>> begin

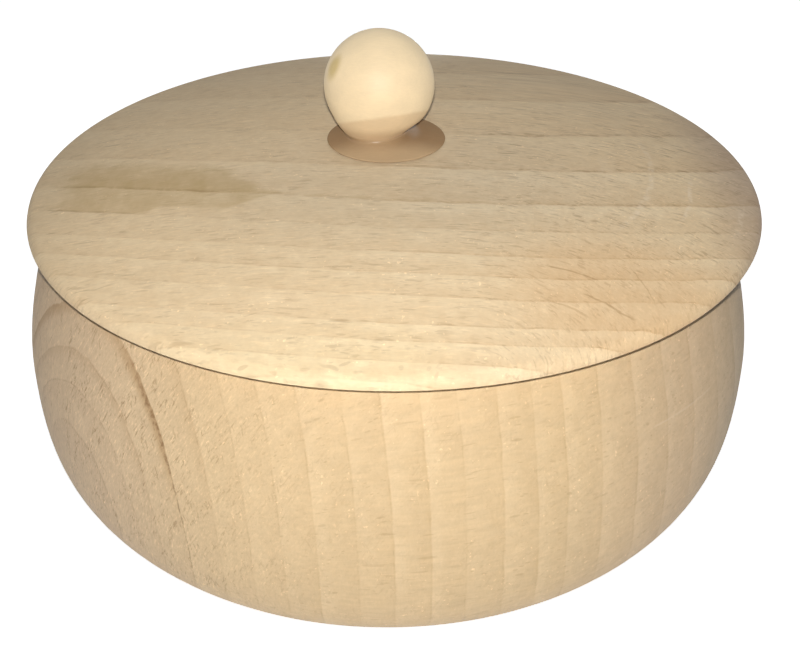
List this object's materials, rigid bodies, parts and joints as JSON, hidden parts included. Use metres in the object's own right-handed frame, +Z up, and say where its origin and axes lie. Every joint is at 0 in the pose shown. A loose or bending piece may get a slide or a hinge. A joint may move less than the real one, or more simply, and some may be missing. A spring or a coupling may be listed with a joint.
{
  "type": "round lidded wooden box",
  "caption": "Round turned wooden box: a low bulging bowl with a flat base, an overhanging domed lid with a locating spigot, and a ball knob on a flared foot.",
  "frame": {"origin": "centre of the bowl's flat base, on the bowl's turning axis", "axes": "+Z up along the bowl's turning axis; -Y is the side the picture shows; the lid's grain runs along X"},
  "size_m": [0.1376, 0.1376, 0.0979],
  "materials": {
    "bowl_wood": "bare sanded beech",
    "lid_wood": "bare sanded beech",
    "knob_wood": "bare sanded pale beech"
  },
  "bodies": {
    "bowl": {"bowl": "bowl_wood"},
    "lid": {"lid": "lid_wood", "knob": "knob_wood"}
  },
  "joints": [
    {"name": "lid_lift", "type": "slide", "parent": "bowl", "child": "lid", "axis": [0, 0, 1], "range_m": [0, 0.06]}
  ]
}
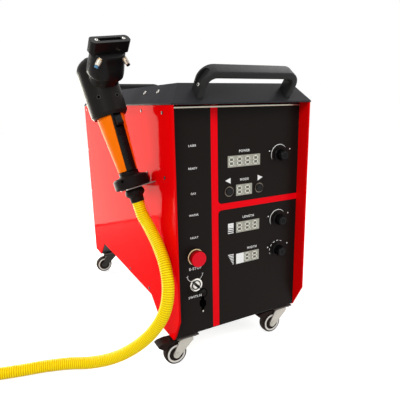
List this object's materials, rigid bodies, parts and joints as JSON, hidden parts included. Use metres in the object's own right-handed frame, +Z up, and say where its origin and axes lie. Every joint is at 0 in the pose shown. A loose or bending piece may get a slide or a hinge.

>> end

- _INSTRUCTIONS FOR THE TASK_: Go through the records above and set each one down exactly, please.

- _ANSWER TO THE PROBLEM_:
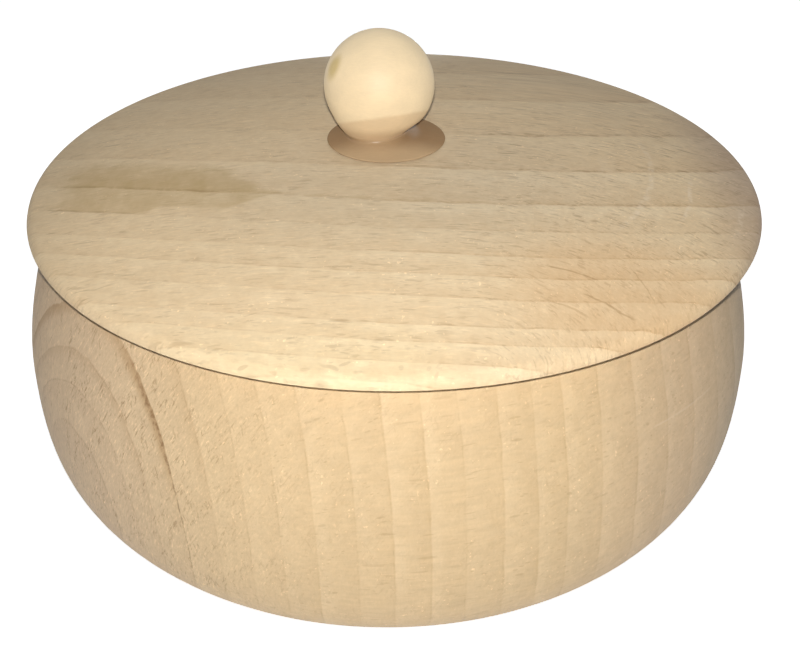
List this object's materials, rigid bodies, parts and joints as JSON, hidden parts included. Use metres in the object's own right-handed frame, +Z up, and say where its origin and axes lie. Every joint is at 0 in the pose shown. A loose or bending piece may get a slide or a hinge. A joint may move less than the real one, or more simply, and some may be missing. A spring or a coupling may be listed with a joint.
{
  "type": "round lidded wooden box",
  "caption": "Round turned wooden box: a low bulging bowl with a flat base, an overhanging domed lid with a locating spigot, and a ball knob on a flared foot.",
  "frame": {"origin": "centre of the bowl's flat base, on the bowl's turning axis", "axes": "+Z up along the bowl's turning axis; -Y is the side the picture shows; the lid's grain runs along X"},
  "size_m": [0.1376, 0.1376, 0.0979],
  "materials": {
    "bowl_wood": "bare sanded beech",
    "lid_wood": "bare sanded beech",
    "knob_wood": "bare sanded pale beech"
  },
  "bodies": {
    "bowl": {"bowl": "bowl_wood"},
    "lid": {"lid": "lid_wood", "knob": "knob_wood"}
  },
  "joints": [
    {"name": "lid_lift", "type": "slide", "parent": "bowl", "child": "lid", "axis": [0, 0, 1], "range_m": [0, 0.06]}
  ]
}
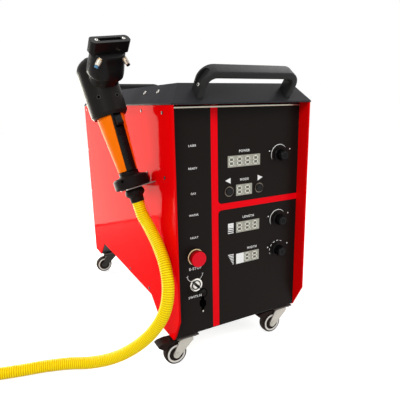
List this object's materials, rigid bodies, parts and joints as JSON, hidden parts included. Use metres in the object's own right-handed frame, +Z up, and say where its origin and axes lie. Every joint is at 0 in the pose shown. A loose or bending piece may get a slide or a hinge.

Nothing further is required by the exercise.